# Ideal 6.5 inch woofer enclosure



## Stewart (Jul 14, 2006)

I have searched and can't find any definite information on what size enclosure a 6.5 inch woofer should be set up in. My doors have .41 cu/ft. plastic enclosures built into the doors that I have them in right now but I can't help but feel like I'm just not getting the bass my speakers are capable of. Should I try baffles behind them? Is the enclosure too big or too small? I really just don't have a point of reference for what to aim for. 

I'm using the Polk sr 6500 woofers by the way.


----------



## npdang (Jul 29, 2005)

The polk's should ideally be used free-air, with no enclosure. I think you maybe expecting too much from those drivers however... they are very limited in bass output.


----------



## bobditts (Jul 19, 2006)

if you want, you can try using the foam baffles that parts express sells. Thats what I have around my 6.5" subs in my doors. If you still dont like how they sound, you can coat the foam with a resin/bondo mix and try it that way. If you still dont like it, fill it with polyfill. heres a link. 

http://www.partsexpress.com/pe/showdetl.cfm?&DID=7&Partnumber=260-788


----------



## Stewart (Jul 14, 2006)

npdang said:


> The polk's should ideally be used free-air, with no enclosure. I think you maybe expecting too much from those drivers however... they are very limited in bass output.


Free air is what I was thinking, but as far as bass I heard them in a demo a few times w/o a sub and the bass was better than any 6.5 inch I've heard before. Definitely more than what I'm getting in my car, and nearly every review I've read applauds their low end.


----------



## icemancm (Aug 9, 2006)

Maybe a heavily deadened door would do...


----------



## Infinity (Jun 28, 2005)

The Kicker RMB6's sounded VERY good in .5 cubes ported, but lacked a bit of lowend as I had them tuned for midbass. I haven't tried them in the Mustang yet. That is my next project, as I haven't found an 8 that will fit besides the Kicker SS or RMB 8. I'm pretty sure the Orion XTR MB8 would fit, but it is well out of production, same with the DEI Studio Neo8. All midbasses, though. The car truly needs a subwoofer in the front as the factory spots allow for a large midrange, and tweets can go virtually anywhere.


----------



## kiranjoseph (Jan 2, 2009)

Stewart said:


> Free air is what I was thinking, but as far as bass I heard them in a demo a few times w/o a sub and the bass was better than any 6.5 inch I've heard before. Definitely more than what I'm getting in my car, and nearly every review I've read applauds their low end.

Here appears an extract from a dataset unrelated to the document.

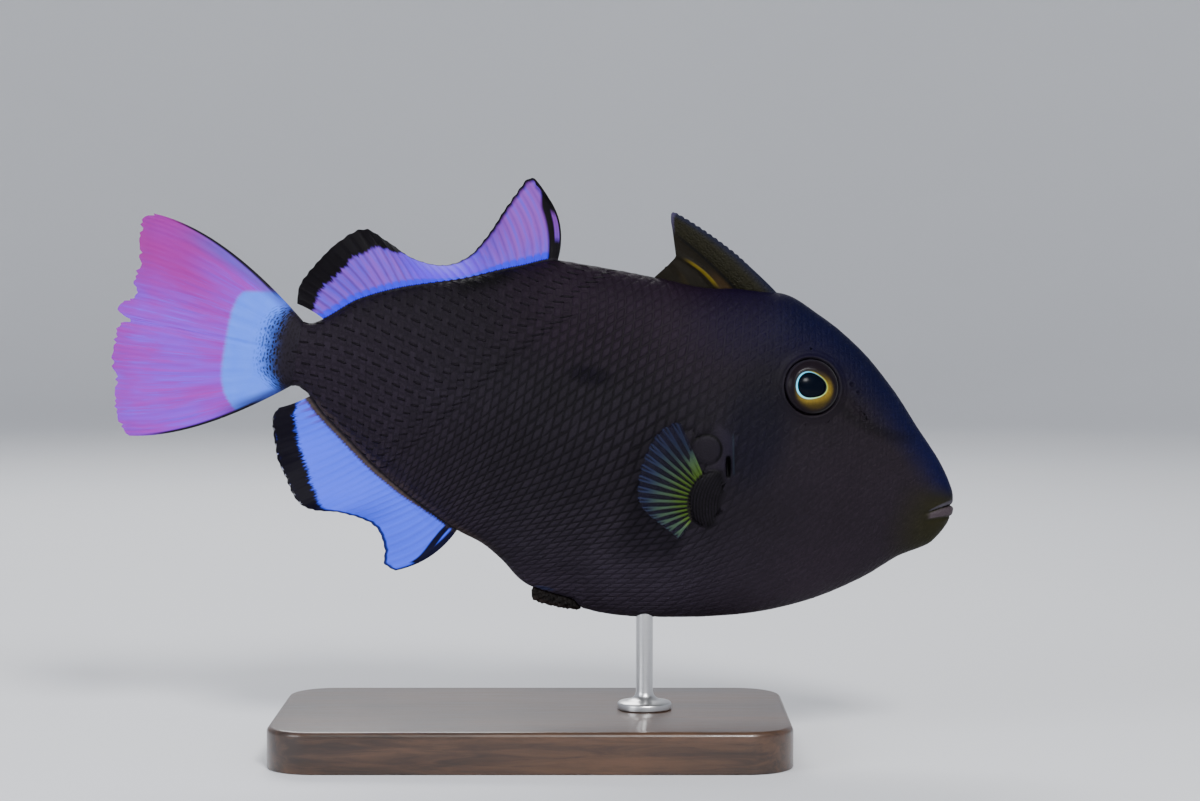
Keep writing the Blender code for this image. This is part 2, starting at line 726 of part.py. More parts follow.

Free air is the way to go, but if your using an enclosure (like I am) then the minimum size should be 0.4 cuft. This is what Polk recomends. U can check this in the manual. Are u simply not hearing much low end or are u hearing it but its sounds muffled?? since u mentioned that ur enclosure is .41, u should get pretty good low end extension, but dont expect anything close to what an SR sub will deliver. I think u should try and deaden ur enclosure with silicone / dynamat and clay if u have to, and try again. I have 2 sets of 6500's and theyre fantastic, but wont deliver much below 63Hz - Ive read that u can cut them off at 40Hz but they wont play very loud at that freq. Infact I have my fronts cut off a bit higher than 80 Hz cus my enclosure is only .233 Cuft. I can max out the volume my alpine 9887 without any hint of distortion!!! My sub takes care of the low end, but I do have a slight gap in the frequencies that I need to fix. I have lost a lot of up-front bass, and I'm trying to figure out how to bring it back in - the main problem i have is that my enclosure is too small for these speakers. U shouldn't have that problem. I feel u should just sound deaden the crap out of ur enclosure without reducing the inner volume(size) below ).4...... anyways thats my 2 cents... U could call a polk engineer and speak to them - theyre pretty helpful and know these speakers really well. Or you could log onto the polk website and search for 'MacLeod' in the bolgs - he's a SQ champ and uses these speakers extensively - but I can guarantee he is gonna tell u to run these puppies in an infinite baffle...


----------



## kiranjoseph (Jan 2, 2009)

Also the way they sound has a lot to do with how u've tuned them in with ur equalizer, ur amp gains and crossovers, and also dont forget to turn down the tweeters!!!theyre really loud! if ur going passive, then put them on the -3db setting, but ideally u should turn them down further...


----------